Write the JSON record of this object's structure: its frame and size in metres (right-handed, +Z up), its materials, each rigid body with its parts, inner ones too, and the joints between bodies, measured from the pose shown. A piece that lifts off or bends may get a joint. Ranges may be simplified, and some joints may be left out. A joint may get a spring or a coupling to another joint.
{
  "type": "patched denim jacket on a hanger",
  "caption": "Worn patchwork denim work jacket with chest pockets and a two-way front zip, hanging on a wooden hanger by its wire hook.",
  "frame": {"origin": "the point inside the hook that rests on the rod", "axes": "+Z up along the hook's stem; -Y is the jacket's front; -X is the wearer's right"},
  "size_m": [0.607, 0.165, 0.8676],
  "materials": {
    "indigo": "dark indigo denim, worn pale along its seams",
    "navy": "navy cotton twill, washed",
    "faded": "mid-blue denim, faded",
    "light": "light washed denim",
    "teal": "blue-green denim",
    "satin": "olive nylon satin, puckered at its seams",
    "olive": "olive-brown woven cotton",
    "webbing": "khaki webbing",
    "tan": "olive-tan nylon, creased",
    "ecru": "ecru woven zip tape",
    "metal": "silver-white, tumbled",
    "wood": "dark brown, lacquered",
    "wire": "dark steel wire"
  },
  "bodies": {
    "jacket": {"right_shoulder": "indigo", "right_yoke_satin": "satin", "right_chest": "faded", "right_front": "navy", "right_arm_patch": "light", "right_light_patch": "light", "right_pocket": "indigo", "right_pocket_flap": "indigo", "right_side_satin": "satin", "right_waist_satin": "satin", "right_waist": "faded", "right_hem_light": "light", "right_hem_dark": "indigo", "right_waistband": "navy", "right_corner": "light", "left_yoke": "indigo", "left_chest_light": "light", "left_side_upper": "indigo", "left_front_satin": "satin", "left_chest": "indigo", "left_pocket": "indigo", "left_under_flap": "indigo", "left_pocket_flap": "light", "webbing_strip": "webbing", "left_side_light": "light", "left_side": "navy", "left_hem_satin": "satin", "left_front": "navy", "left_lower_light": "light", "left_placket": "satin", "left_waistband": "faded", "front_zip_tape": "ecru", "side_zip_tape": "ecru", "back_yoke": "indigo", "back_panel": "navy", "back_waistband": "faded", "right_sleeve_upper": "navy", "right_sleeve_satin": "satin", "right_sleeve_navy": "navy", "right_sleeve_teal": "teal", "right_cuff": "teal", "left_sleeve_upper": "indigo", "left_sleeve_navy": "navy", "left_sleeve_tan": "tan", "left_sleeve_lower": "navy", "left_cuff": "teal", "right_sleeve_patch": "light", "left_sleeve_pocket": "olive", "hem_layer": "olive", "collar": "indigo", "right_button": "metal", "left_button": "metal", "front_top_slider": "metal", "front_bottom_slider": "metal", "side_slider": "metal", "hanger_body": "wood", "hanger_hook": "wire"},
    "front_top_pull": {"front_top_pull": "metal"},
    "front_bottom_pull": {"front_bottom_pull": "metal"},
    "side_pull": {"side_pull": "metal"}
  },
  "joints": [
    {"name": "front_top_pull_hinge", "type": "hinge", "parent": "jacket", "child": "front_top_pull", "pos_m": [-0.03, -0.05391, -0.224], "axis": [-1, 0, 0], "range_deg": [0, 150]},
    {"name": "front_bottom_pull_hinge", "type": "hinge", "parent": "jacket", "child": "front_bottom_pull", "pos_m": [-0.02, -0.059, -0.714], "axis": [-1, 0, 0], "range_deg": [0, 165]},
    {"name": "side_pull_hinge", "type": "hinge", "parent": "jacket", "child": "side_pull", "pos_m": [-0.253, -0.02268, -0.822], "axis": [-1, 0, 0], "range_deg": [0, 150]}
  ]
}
--- --- ---
Transcribe every line of the data, exactly as it stands.

Write the JSON record of this object's structure: its frame and size in metres (right-handed, +Z up), its materials, each rigid body with its parts, inner ones too, and the joints between bodies, measured from the pose shown. A piece that lifts off or bends may get a joint. Ranges may be simplified, and some joints may be left out. A joint may get a spring or a coupling to another joint.
{
  "type": "patched denim jacket on a hanger",
  "caption": "Worn patchwork denim work jacket with chest pockets and a two-way front zip, hanging on a wooden hanger by its wire hook.",
  "frame": {"origin": "the point inside the hook that rests on the rod", "axes": "+Z up along the hook's stem; -Y is the jacket's front; -X is the wearer's right"},
  "size_m": [0.607, 0.165, 0.8676],
  "materials": {
    "indigo": "dark indigo denim, worn pale along its seams",
    "navy": "navy cotton twill, washed",
    "faded": "mid-blue denim, faded",
    "light": "light washed denim",
    "teal": "blue-green denim",
    "satin": "olive nylon satin, puckered at its seams",
    "olive": "olive-brown woven cotton",
    "webbing": "khaki webbing",
    "tan": "olive-tan nylon, creased",
    "ecru": "ecru woven zip tape",
    "metal": "silver-white, tumbled",
    "wood": "dark brown, lacquered",
    "wire": "dark steel wire"
  },
  "bodies": {
    "jacket": {"right_shoulder": "indigo", "right_yoke_satin": "satin", "right_chest": "faded", "right_front": "navy", "right_arm_patch": "light", "right_light_patch": "light", "right_pocket": "indigo", "right_pocket_flap": "indigo", "right_side_satin": "satin", "right_waist_satin": "satin", "right_waist": "faded", "right_hem_light": "light", "right_hem_dark": "indigo", "right_waistband": "navy", "right_corner": "light", "left_yoke": "indigo", "left_chest_light": "light", "left_side_upper": "indigo", "left_front_satin": "satin", "left_chest": "indigo", "left_pocket": "indigo", "left_under_flap": "indigo", "left_pocket_flap": "light", "webbing_strip": "webbing", "left_side_light": "light", "left_side": "navy", "left_hem_satin": "satin", "left_front": "navy", "left_lower_light": "light", "left_placket": "satin", "left_waistband": "faded", "front_zip_tape": "ecru", "side_zip_tape": "ecru", "back_yoke": "indigo", "back_panel": "navy", "back_waistband": "faded", "right_sleeve_upper": "navy", "right_sleeve_satin": "satin", "right_sleeve_navy": "navy", "right_sleeve_teal": "teal", "right_cuff": "teal", "left_sleeve_upper": "indigo", "left_sleeve_navy": "navy", "left_sleeve_tan": "tan", "left_sleeve_lower": "navy", "left_cuff": "teal", "right_sleeve_patch": "light", "left_sleeve_pocket": "olive", "hem_layer": "olive", "collar": "indigo", "right_button": "metal", "left_button": "metal", "front_top_slider": "metal", "front_bottom_slider": "metal", "side_slider": "metal", "hanger_body": "wood", "hanger_hook": "wire"},
    "front_top_pull": {"front_top_pull": "metal"},
    "front_bottom_pull": {"front_bottom_pull": "metal"},
    "side_pull": {"side_pull": "metal"}
  },
  "joints": [
    {"name": "front_top_pull_hinge", "type": "hinge", "parent": "jacket", "child": "front_top_pull", "pos_m": [-0.03, -0.05391, -0.224], "axis": [-1, 0, 0], "range_deg": [0, 150]},
    {"name": "front_bottom_pull_hinge", "type": "hinge", "parent": "jacket", "child": "front_bottom_pull", "pos_m": [-0.02, -0.059, -0.714], "axis": [-1, 0, 0], "range_deg": [0, 165]},
    {"name": "side_pull_hinge", "type": "hinge", "parent": "jacket", "child": "side_pull", "pos_m": [-0.253, -0.02268, -0.822], "axis": [-1, 0, 0], "range_deg": [0, 150]}
  ]
}